The trouble with making the new name double barrelled is then if it is passed to kids and then they marry what happens then does their name have three or four parts or which bit is then dropped. It may be a convention which some think is outmoded but having a single family name is convenient.
 
I had always wanted to keep my maiden name like the OP I was 30 when I got married and was used to my name. But my now DH said it was important to him that I take his name and for him it was a "deal breaker" - so I decided to compromise and take his name as it seemed much more important to him than me. But to this day my friends and I jokingly refer to my hubby as
Mr. (insert my maiden name here) :rolleyes1
 
I had always wanted to keep my maiden name like the OP I was 30 when I got married and was used to my name. But my now DH said it was important to him that I take his name and for him it was a "deal breaker" - so I decided to compromise and take his name as it seemed much more important to him than me. But to this day my friends and I jokingly refer to my hubby as
Mr. (insert my maiden name here) :rolleyes1


No disrespect, but if my DH said that not taking his name was a "deal breaker", then the deal would have been broken:guilty: But then again, I chose to marry him because we have similar views on these types of things.

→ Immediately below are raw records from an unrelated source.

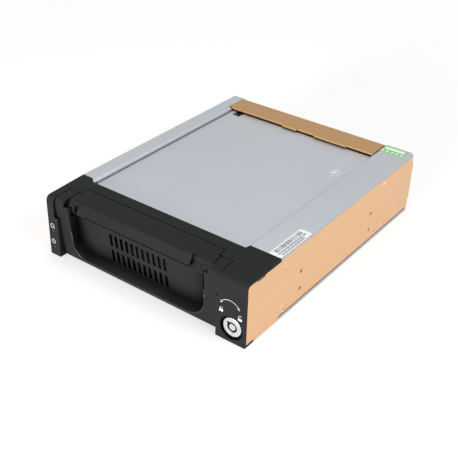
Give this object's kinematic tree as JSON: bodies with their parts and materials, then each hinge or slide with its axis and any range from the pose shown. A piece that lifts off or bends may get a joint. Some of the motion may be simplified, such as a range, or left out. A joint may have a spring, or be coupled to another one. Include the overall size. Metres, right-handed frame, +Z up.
{
  "type": "hot swap drive cage",
  "caption": "Half-height bay cage with a gold sheet-metal frame, black bezel, key lock and rear fan, holding a slide-out tray with a flip-up handle for a drive.",
  "frame": {"origin": "centre of the cage's underside, in the plane that the base rests on", "axes": "+X to the right seen from the front, +Y from the bezel to the rear panel, +Z up"},
  "size_m": [0.146, 0.187, 0.0413],
  "materials": {
    "black_plastic": "fine-textured moulded ABS with slightly glossier edges",
    "gold_sheet": "yellow-gold passivated sheet, satin",
    "silver_sheet": "fine-brushed satin sheet",
    "glide_plastic": "smooth acetal",
    "light_guide": "clear acrylic",
    "lamp_lens": "tinted lens",
    "circuit_board": "solder-masked laminate",
    "lock_chrome": "polished plate",
    "plain_steel": "plain drawn steel",
    "screw_metal": "zinc-plated steel",
    "standoff_brass": "turned brass",
    "connector_plastic": "black connector moulding",
    "power_plastic": "natural nylon",
    "fan_plastic": "black glass-filled moulding"
  },
  "bodies": {
    "cage": {"front_bezel": "black_plastic", "base_plate": "silver_sheet", "left_side_panel": "gold_sheet", "right_side_panel": "gold_sheet", "left_channel": "silver_sheet", "right_channel": "silver_sheet", "rear_panel": "gold_sheet", "left_glide": "glide_plastic", "right_glide": "glide_plastic", "light_pipes": "light_guide", "status_lamps": "lamp_lens", "lamp_board": "circuit_board", "lock_barrel": "lock_chrome", "lock_clip": "plain_steel", "key_switch": "connector_plastic", "backplane_board": "circuit_board", "tray_socket": "connector_plastic", "standoffs": "standoff_brass", "backplane_screws": "screw_metal", "data_socket": "connector_plastic", "power_socket": "power_plastic", "power_pins": "standoff_brass", "fan_frame": "fan_plastic", "fan_screws": "screw_metal", "side_screws": "screw_metal", "side_rivets": "screw_metal", "base_screws": "screw_metal"},
    "key_core": {"lock_core": "plain_steel", "lock_cam": "plain_steel", "cam_collar": "plain_steel"},
    "rotor": {"fan_rotor": "fan_plastic", "fan_shaft": "plain_steel"},
    "tray": {"tray_front": "black_plastic", "tray_pan": "silver_sheet", "left_runner": "glide_plastic", "right_runner": "glide_plastic", "ground_spring": "plain_steel", "tray_board": "circuit_board", "drive_connector": "connector_plastic", "tray_plug": "connector_plastic", "board_screws": "plain_steel", "tray_screws": "plain_steel", "handle_pins": "plain_steel"},
    "cover": {"tray_cover": "silver_sheet"},
    "handle": {"handle": "black_plastic"}
  },
  "joints": [
    {"name": "tray_slide", "type": "slide", "parent": "cage", "child": "tray", "axis": [0, -1, 0], "range_m": [0, 0.185]},
    {"name": "handle_lift", "type": "hinge", "parent": "tray", "child": "handle", "pos_m": [0, -0.0855, 0.0349], "axis": [-1, 0, 0], "range_deg": [0, 85]},
    {"name": "cover_slide", "type": "slide", "parent": "tray", "child": "cover", "axis": [0, 1, 0], "range_m": [0, 0.0065]},
    {"name": "key_turn", "type": "hinge", "parent": "cage", "child": "key_core", "pos_m": [0.0639, -0.0835, 0.0096], "axis": [0, 1, 0], "range_deg": [0, 90]},
    {"name": "fan_spin", "type": "hinge", "parent": "cage", "child": "rotor", "pos_m": [-0.035, 0.0873, 0.0204], "axis": [0, 1, 0], "continuous": true}
  ]
}
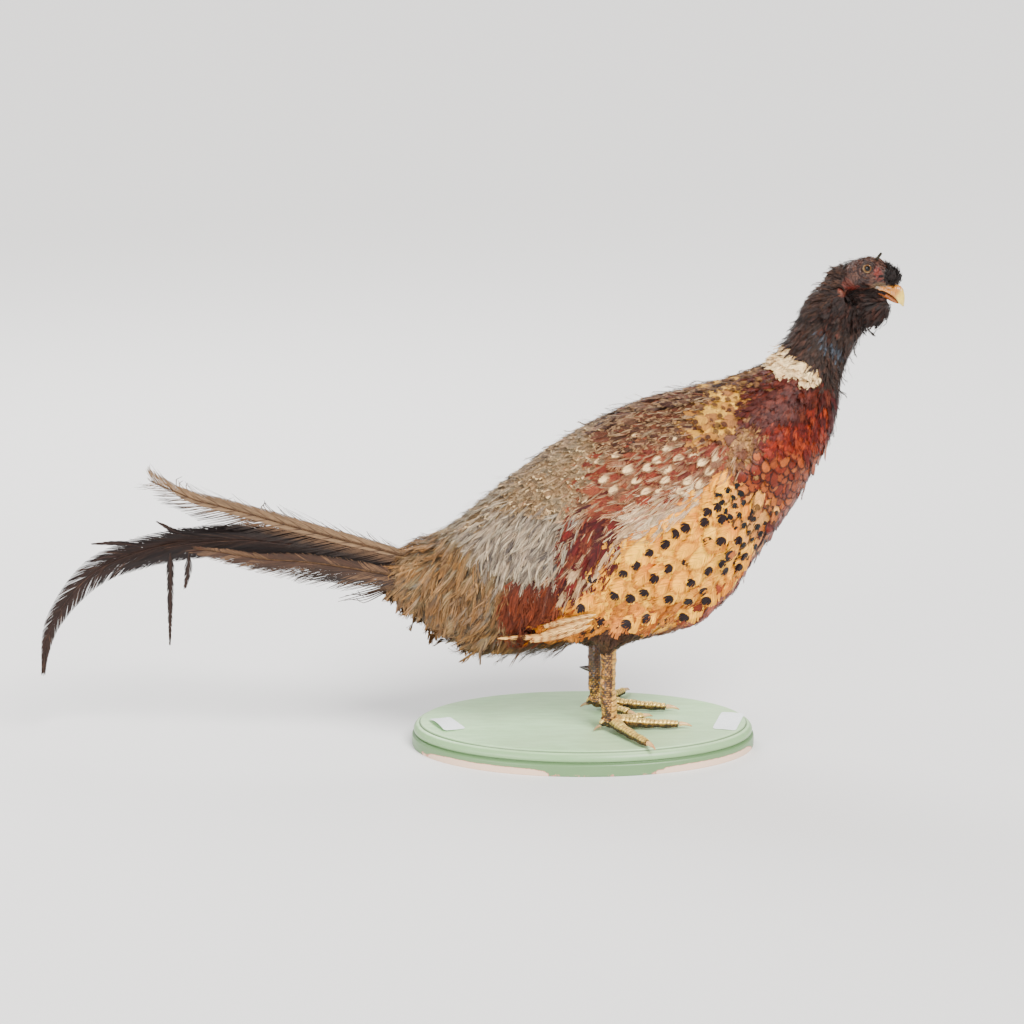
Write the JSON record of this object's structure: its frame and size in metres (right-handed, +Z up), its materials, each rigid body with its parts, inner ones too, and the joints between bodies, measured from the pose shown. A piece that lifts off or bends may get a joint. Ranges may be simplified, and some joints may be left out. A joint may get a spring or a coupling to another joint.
{
  "type": "mounted pheasant",
  "caption": "Life-size stuffed cock pheasant standing on both feet with its head turned to its right, on an oval moulded wooden base with two paper slips.",
  "frame": {"origin": "middle of the oval base's underside, on the table", "axes": "+X the way the bird faces, along the base's long axis; +Y the bird's left; +Z up"},
  "size_m": [0.6848, 0.1656, 0.4017],
  "materials": {
    "body_plumage": "feathers: golden flank with dark spots, copper breast, olive-grey back",
    "neck_plumage": "short dark feathers with a faint blue sheen",
    "head_plumage": "wrinkled reddish-brown bare skin and short dark feathers",
    "wing_plumage": "maroon and cream feathers",
    "thigh_plumage": "short dark brown feathers",
    "tail_plumage": "long feathers, olive-tan with dark bars, worn and split",
    "tail_dark_plumage": "long dark brown feathers, worn and split",
    "bill_horn": "smooth yellowish horn",
    "eye_glass": "glass eye, dark pupil in a pale ring, backed so nothing shows through",
    "scaled_skin": "dried scaly skin with a bronze shine",
    "claw_horn": "cream horn",
    "spur_horn": "dark horn",
    "painted_board": "sage-green satin paint over a pale pinkish primer, chipped at the lower edge",
    "slip_paper": "plain white paper"
  },
  "bodies": {
    "root": {"base_board": "painted_board", "bill_lower": "bill_horn", "bill_upper": "bill_horn", "claw_left_hind": "claw_horn", "claw_left_inner": "claw_horn", "claw_left_middle": "claw_horn", "claw_left_outer": "claw_horn", "claw_right_hind": "claw_horn", "claw_right_inner": "claw_horn", "claw_right_middle": "claw_horn", "claw_right_outer": "claw_horn", "eye_left": "eye_glass", "eye_right": "eye_glass", "foot_left": "scaled_skin", "foot_right": "scaled_skin", "head": "head_plumage", "neck": "neck_plumage", "slip_curled": "slip_paper", "slip_flat": "slip_paper", "spur_left": "spur_horn", "spur_right": "spur_horn", "tail_bent": "tail_dark_plumage", "tail_broken_long": "tail_dark_plumage", "tail_broken_short": "tail_dark_plumage", "tail_lower": "tail_plumage", "tail_upper": "tail_plumage", "thigh_left": "thigh_plumage", "thigh_right": "thigh_plumage", "trunk": "body_plumage", "wing_left": "wing_plumage", "wing_right": "wing_plumage"}
  },
  "joints": []
}
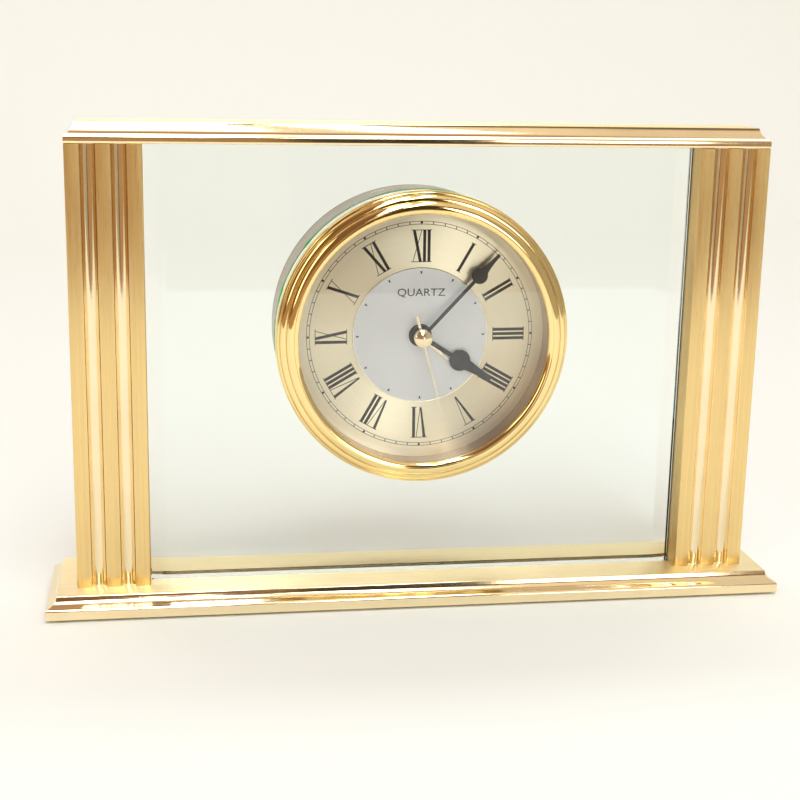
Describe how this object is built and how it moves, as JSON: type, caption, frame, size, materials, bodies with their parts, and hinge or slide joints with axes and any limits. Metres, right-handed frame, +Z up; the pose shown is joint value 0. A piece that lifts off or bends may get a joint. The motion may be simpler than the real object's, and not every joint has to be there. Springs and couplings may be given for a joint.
{
  "type": "mantel alarm clock",
  "caption": "Round battery alarm clock with a reeded bezel and roman dial, held in a clear glass panel between fluted pillars on a stepped base with a matching top rail.",
  "frame": {"origin": "on the underside of the felt pad, under the middle of the base", "axes": "+X to the viewer's right, the dial faces -Y, +Z up"},
  "size_m": [0.24, 0.0525, 0.1539],
  "materials": {
    "brushed_gold": "brushed gold-plated brass with polished mouldings",
    "polished_gold": "polished gold plate",
    "dial_gold": "circular brushed, lacquered",
    "dial_silver": "fine matt silver",
    "hand_black": "satin black paint",
    "hand_gold": "gold plated",
    "clear_glass": "clear float glass with a green edge tint, polished bevels",
    "clear_acrylic": "clear polished acrylic",
    "grey_case": "champagne grey lacquer",
    "soft_rubber": "translucent soft rubber",
    "felt": "dark felt",
    "steel": "zinc plated steel",
    "gear_brass": "cut brass",
    "white_nylon": "moulded nylon",
    "black_plastic": "fine moulded texture",
    "copper": "enamelled copper wire",
    "board": "green circuit board",
    "magnet": "sintered magnet",
    "cell_sleeve": "printed steel can"
  },
  "bodies": {
    "body": {"felt_pad": "felt", "base_plate": "brushed_gold", "top_rail": "brushed_gold", "left_pillar": "brushed_gold", "right_pillar": "brushed_gold", "left_tie_bolt": "steel", "right_tie_bolt": "steel", "glass_panel": "clear_glass", "glass_seat": "soft_rubber", "glass_cushion": "soft_rubber", "bezel": "polished_gold", "bezel_gasket": "soft_rubber", "grip_band": "soft_rubber", "crystal": "clear_acrylic", "reflector_ring": "polished_gold", "rear_case": "grey_case", "case_screw_1": "steel", "case_screw_2": "steel", "case_screw_3": "steel", "dial_plate": "dial_gold", "dial_centre": "dial_silver", "dial_carrier": "black_plastic", "movement_plate": "black_plastic", "movement_cover": "black_plastic", "battery_divider": "black_plastic", "stator": "steel", "coil": "copper", "circuit_board": "board", "buzzer": "black_plastic", "battery": "cell_sleeve", "contact_plus": "steel", "contact_minus": "steel"},
    "second_arbor": {"second_hand": "hand_gold", "centre_cap": "hand_gold", "second_wheel": "white_nylon"},
    "third_arbor": {"third_wheel": "white_nylon"},
    "centre_arbor": {"centre_wheel": "gear_brass"},
    "fifth_arbor": {"fifth_wheel": "white_nylon"},
    "rotor_arbor": {"rotor": "magnet"},
    "minute_arbor": {"minute_hand": "hand_black", "cannon_pinion": "gear_brass"},
    "hour_arbor": {"hour_hand": "hand_black", "hour_wheel": "white_nylon"},
    "setting_arbor": {"minute_wheel": "white_nylon", "time_set_knob": "black_plastic"},
    "alarm_arbor": {"alarm_hand": "hand_gold", "alarm_wheel": "gear_brass"},
    "alarm_setting_arbor": {"alarm_pinion": "white_nylon", "alarm_set_knob": "black_plastic"},
    "alarm_slider": {"alarm_switch": "black_plastic"},
    "battery_lid": {"battery_cover": "grey_case"}
  },
  "joints": [
    {"name": "second_spin", "type": "hinge", "parent": "body", "child": "second_arbor", "pos_m": [0, 0, 0.0863], "axis": [0, 1, 0], "continuous": true},
    {"name": "third_spin", "type": "hinge", "parent": "body", "child": "third_arbor", "pos_m": [0, 0, 0.09288], "axis": [0, 1, 0], "continuous": true},
    {"name": "centre_spin", "type": "hinge", "parent": "body", "child": "centre_arbor", "pos_m": [0, 0, 0.0863], "axis": [0, 1, 0], "continuous": true},
    {"name": "fifth_spin", "type": "hinge", "parent": "body", "child": "fifth_arbor", "pos_m": [0, 0, 0.0927], "axis": [0, 1, 0], "continuous": true},
    {"name": "rotor_spin", "type": "hinge", "parent": "body", "child": "rotor_arbor", "pos_m": [0.00275, 0, 0.09746], "axis": [0, 1, 0], "continuous": true},
    {"name": "minute_spin", "type": "hinge", "parent": "body", "child": "minute_arbor", "pos_m": [0, 0, 0.0863], "axis": [0, 1, 0], "continuous": true},
    {"name": "hour_spin", "type": "hinge", "parent": "body", "child": "hour_arbor", "pos_m": [0, 0, 0.0863], "axis": [0, 1, 0], "continuous": true},
    {"name": "setting_spin", "type": "hinge", "parent": "body", "child": "setting_arbor", "pos_m": [0.00686, 0, 0.0888], "axis": [0, 1, 0], "continuous": true},
    {"name": "alarm_spin", "type": "hinge", "parent": "body", "child": "alarm_arbor", "pos_m": [0, 0, 0.0863], "axis": [0, 1, 0], "continuous": true},
    {"name": "alarm_setting_spin", "type": "hinge", "parent": "body", "child": "alarm_setting_arbor", "pos_m": [-0.00716, 0, 0.0889], "axis": [0, 1, 0], "continuous": true},
    {"name": "alarm_switch_slide", "type": "slide", "parent": "body", "child": "alarm_slider", "axis": [1, 0, 0], "range_m": [-0.002, 0.002]},
    {"name": "battery_cover_lift", "type": "slide", "parent": "body", "child": "battery_lid", "axis": [0, 1, 0], "range_m": [0, 0.015]}
  ],
  "couplings": [
    {"joint": "third_spin", "follows": "second_spin", "ratio": -0.13333},
    {"joint": "centre_spin", "follows": "second_spin", "ratio": 0.016667},
    {"joint": "fifth_spin", "follows": "second_spin", "ratio": -6},
    {"joint": "rotor_spin", "follows": "second_spin", "ratio": 30},
    {"joint": "hour_spin", "follows": "minute_spin", "ratio": 0.083333},
    {"joint": "setting_spin", "follows": "minute_spin", "ratio": -0.33333},
    {"joint": "alarm_setting_spin", "follows": "alarm_spin", "ratio": -4}
  ]
}
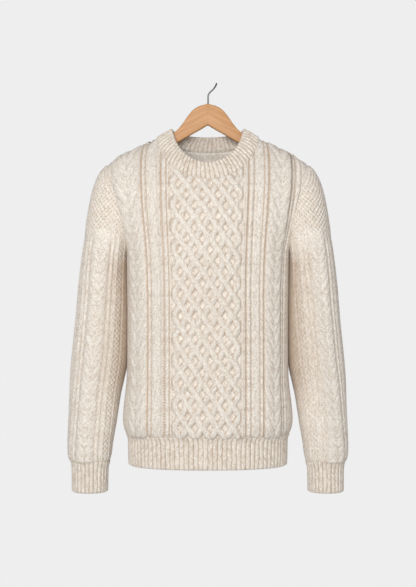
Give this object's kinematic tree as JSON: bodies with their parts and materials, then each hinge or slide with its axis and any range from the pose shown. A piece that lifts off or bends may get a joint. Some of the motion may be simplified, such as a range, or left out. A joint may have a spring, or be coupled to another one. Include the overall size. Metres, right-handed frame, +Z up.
{
  "type": "cable knit sweater on a wooden hanger",
  "caption": "Cream cable knit crew-neck sweater with a lattice front, cables and ribbed bands, hanging on a wooden hanger with a wire hook.",
  "frame": {"origin": "inner top of the hanger's hook, where it rests on the rail", "axes": "+X to the right as the front is seen, -Y the way the front faces, +Z up"},
  "size_m": [0.5696, 0.217, 0.8395],
  "materials": {
    "wool": "matte cream wool knit with cables and a soft halo",
    "beech": "clear satin varnish",
    "steel": "dark plain wire"
  },
  "bodies": {
    "root": {"front": "wool", "back": "wool", "sleeve_left": "wool", "sleeve_right": "wool", "collar": "wool", "hem_band": "wool", "cuff_left": "wool", "cuff_right": "wool", "hanger_wood": "beech", "hanger_hook": "steel"}
  },
  "joints": []
}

To those that worry about what kids with both names will do once they get married - I don't really see a problem because so many kids do things entirely different than what their parents do. DD, who has both names, may be fed up with all of those names and could probably drop both of them to take her DH's name. :rotfl2:
 
No disrespect, but if my DH said that not taking his name was a "deal breaker", then the deal would have been broken:guilty: But then again, I chose to marry him because we have similar views on these types of things.

I was just about to post this very sentiment. I can't imagine marrying a man who would care about this.
 
I just don't get why people can't just post their decisions about this issue without trying to put in a dig, jab or post their opinion on someone's choice. :confused3 It's kind of sad.

Otherwise, this is an interesting thread.